An iterator is anything that can produce a sequence of values, one at a time. You’ve been using them since the For page without necessarily naming them — every for loop over a collection is powered by an iterator behind the scenes.

fn main() {
let numbers = vec![1, 2, 3];
let mut iter = numbers.iter();
println!("{:?}", iter.next()); // Some(1)
println!("{:?}", iter.next()); // Some(2)
println!("{:?}", iter.next()); // Some(3)
println!("{:?}", iter.next()); // None
}
▶ Try it Yourself

.next() returns an OptionSome(value) for each item, and None once it runs out. A for loop is really just calling .next() repeatedly under the hood until it gets None.

.map() takes a closure and applies it to every item, producing a new iterator:

fn main() {
let numbers = vec![1, 2, 3, 4, 5];
let doubled: Vec<i32> = numbers.iter().map(|n| n * 2).collect();
println!("{:?}", doubled);
}

Output:

[2, 4, 6, 8, 10]
▶ Try it Yourself

.collect() is what turns the iterator back into a concrete collection (here, a Vec<i32>) — without it, you’d just have an unevaluated iterator sitting there.

fn main() {
let numbers = vec![1, 2, 3, 4, 5, 6];
let evens: Vec<&i32> = numbers.iter().filter(|n| **n % 2 == 0).collect();
println!("{:?}", evens);
}

Output:

[2, 4, 6]
▶ Try it Yourself

The double **n looks unusual — .filter() hands the closure a reference to a reference (&&i32), so it needs dereferencing twice to compare against a plain number. It’s a common little wrinkle; don’t worry about the full explanation yet.
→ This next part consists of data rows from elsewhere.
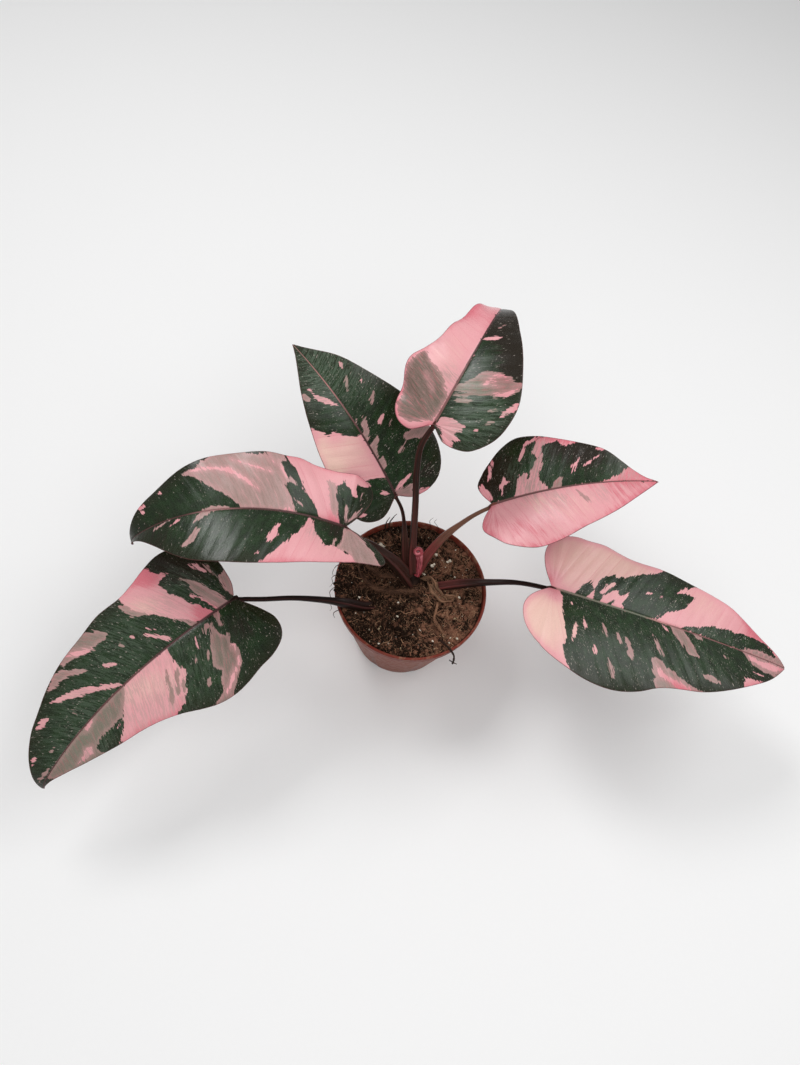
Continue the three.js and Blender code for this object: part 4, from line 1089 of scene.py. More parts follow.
def young_sheath_material(colours):
    """Waxy red tissue that pales to pink towards its rolled tip."""
    material, web = new_material("young_sheath_finish", 0.36)
    made = streaks_along(web, 1.1, 0.25)
    fine = made["Fine"]
    colour = web.mix(web.ramp(fine, 0.35, 0.65), colours.sheath_dark, colours.sheath)
    pale = web.mix(web.ramp(fine, 0.38, 0.6), colours.sheath, colours.sheath_pink)
    finish(web, web.mix(web.attribute("tone"), colour, pale), made["Height"], 0.0003, 0.5)
    return material


def grain_material(name, dark, light, roughness, dry=0.0):
    """Loose grains, each of its own tone between two colours, paler by dry where it is dry."""
    material, web = new_material(name, roughness, 0.12)
    made = web.group("surface_grain", Place=web.place(), Size=1500.0)
    tone = web.scale_add(made["Mottle"], 0.6, web.attribute("tone"))
    tone = web.scale_add(dryness(web), dry, tone)
    finish(web, web.mix(web.ramp(tone, 0.5, 1.5), dark, light), made["Pits"], 0.0003, 0.6)
    return material


# ---- blades


def polygon_distance(points, corners):
    """Distance in mm to a polygon's outline, positive inside it."""
    nearest = np.full(len(points), FAR)
    inside = np.zeros(len(points), bool)
    for a, b in zip(corners, np.roll(corners, -1, axis=0)):
        run = b - a
        share = clamp01((points - a) @ run / max(run @ run, 1e-9))
        nearest = np.minimum(nearest, np.linalg.norm(points - a - share[:, None] * run, axis=1))
        crosses = (a[1] > points[:, 1]) != (b[1] > points[:, 1])
        rise = run[1] if abs(run[1]) > 1e-9 else 1e-9
        inside ^= crosses & (points[:, 0] < a[0] + run[0] * (points[:, 1] - a[1]) / rise)
    return np.where(inside, nearest, -nearest)


def streak_distance(points, ends, half_width):
    """Distance to a streak that tapers at both ends, positive inside it."""
    a, b = ends
    run = b - a
    share = clamp01((points - a) @ run / (run @ run))
    away = np.linalg.norm(points - a - share[:, None] * run, axis=1)
    return half_width * np.maximum(4 * share * (1 - share), 0.03) ** 0.75 - away


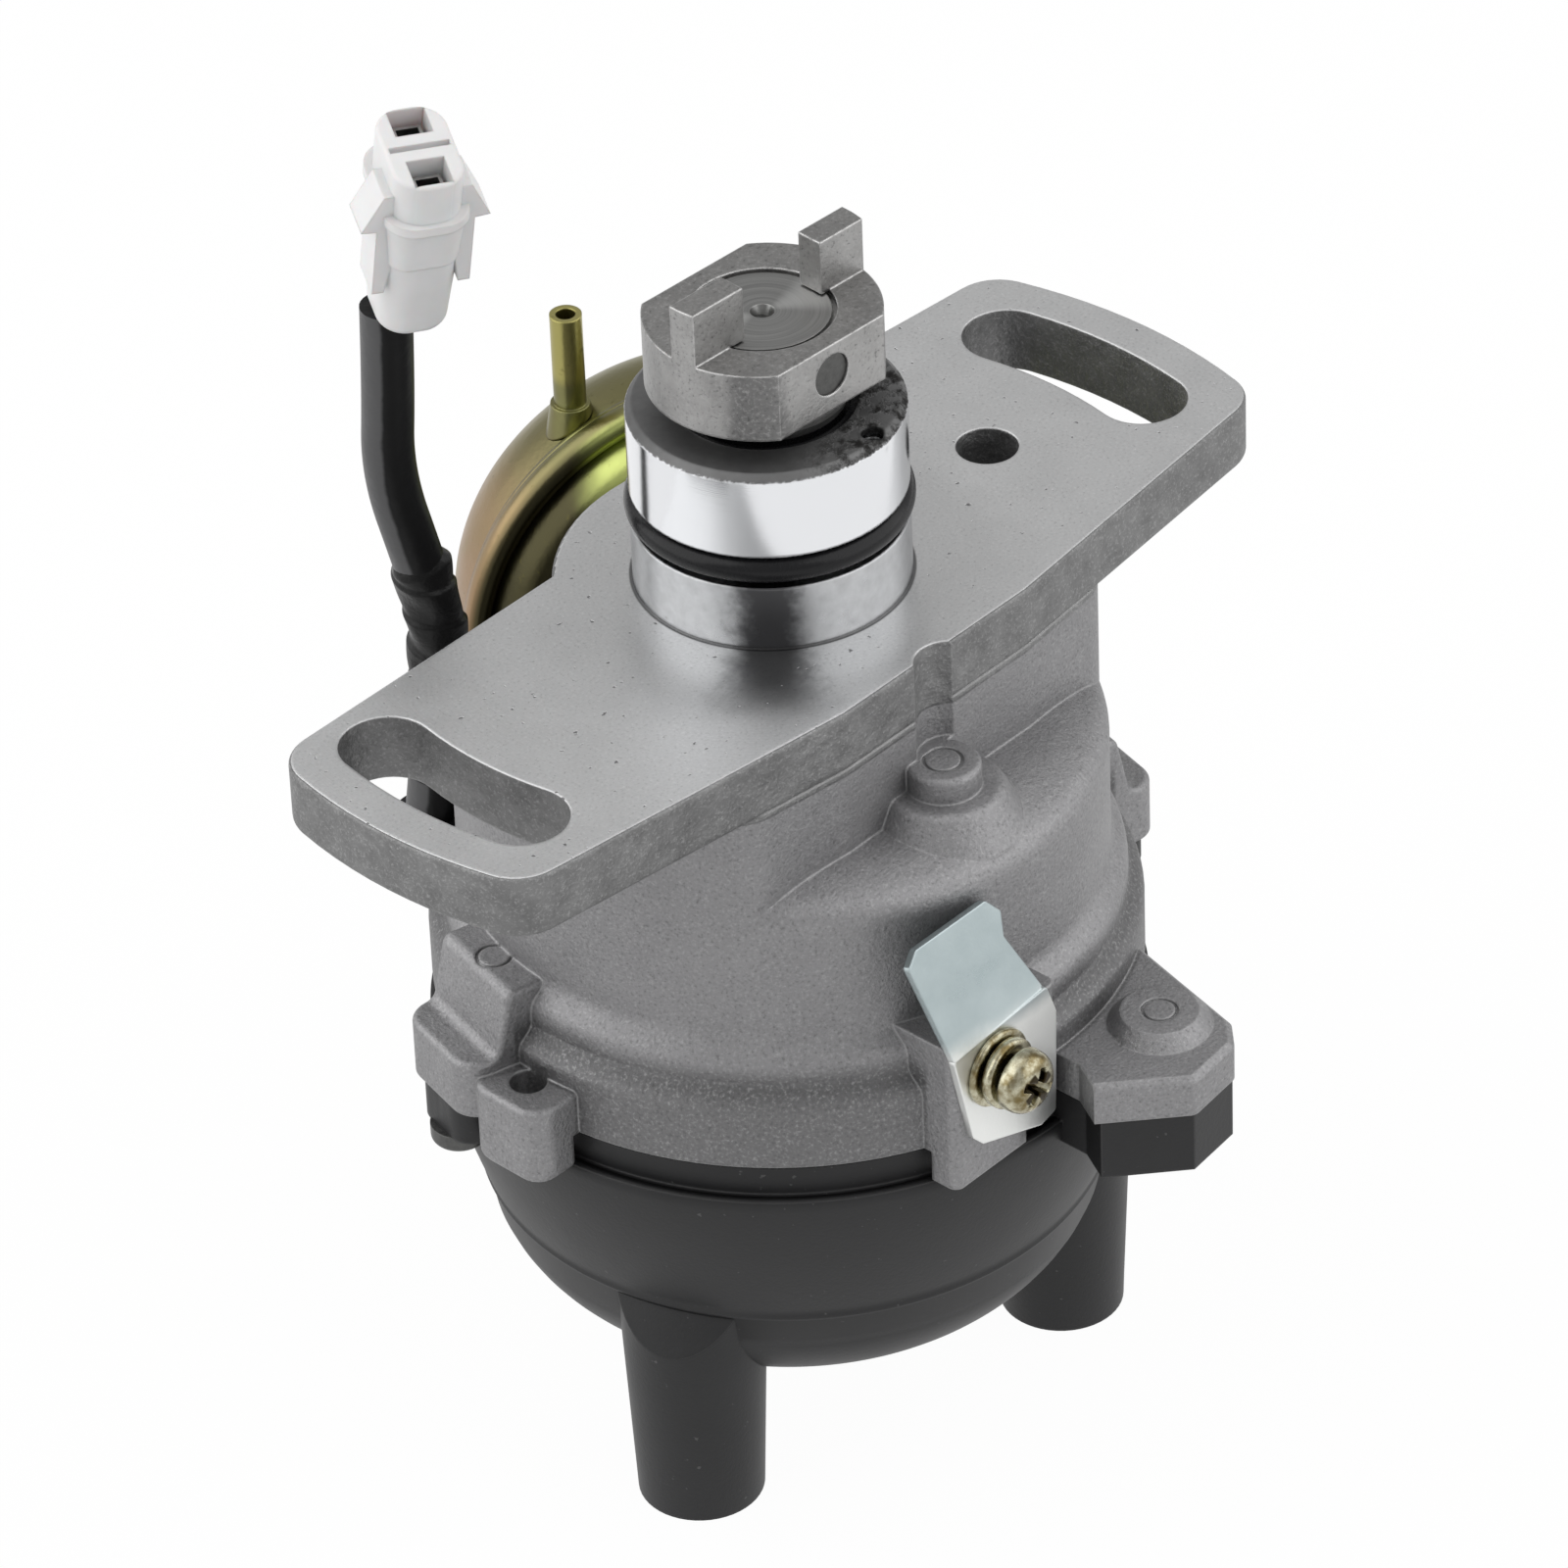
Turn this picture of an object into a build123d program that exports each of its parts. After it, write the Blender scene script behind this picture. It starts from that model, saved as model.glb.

This is where chaining iterator methods starts to pay off — you can combine several steps into one readable pipeline:

fn main() {
let numbers = vec![1, 2, 3, 4, 5, 6];
let result: Vec<i32> = numbers
.iter()
.filter(|n| **n % 2 == 0) // keep even numbers
.map(|n| n * 10) // multiply each by 10
.collect();
println!("{:?}", result);
}

Output:

[20, 40, 60]
▶ Try it Yourself

Compare this to writing the same logic with a manual for loop and an empty Vec you push into — it’s not wrong, but the chained version reads closer to “filter, then multiply, then collect,” which is exactly the sequence of steps you’re describing.

fn main() {
let numbers = vec![1, 2, 3, 4, 5];
let total: i32 = numbers.iter().sum();
let count = numbers.iter().count();
let has_even = numbers.iter().any(|n| n % 2 == 0);
println!("sum: {total}, count: {count}, has even: {has_even}");
}
▶ Try it Yourself
  • An iterator produces values one at a time via .next(), which returns an Option.
  • for loops are iterators under the hood.
  • .map() transforms each item; .filter() keeps only the ones matching a condition; .collect() turns the result back into a concrete collection.
  • Chaining iterator methods together is usually clearer than a manual loop with a mutable accumulator.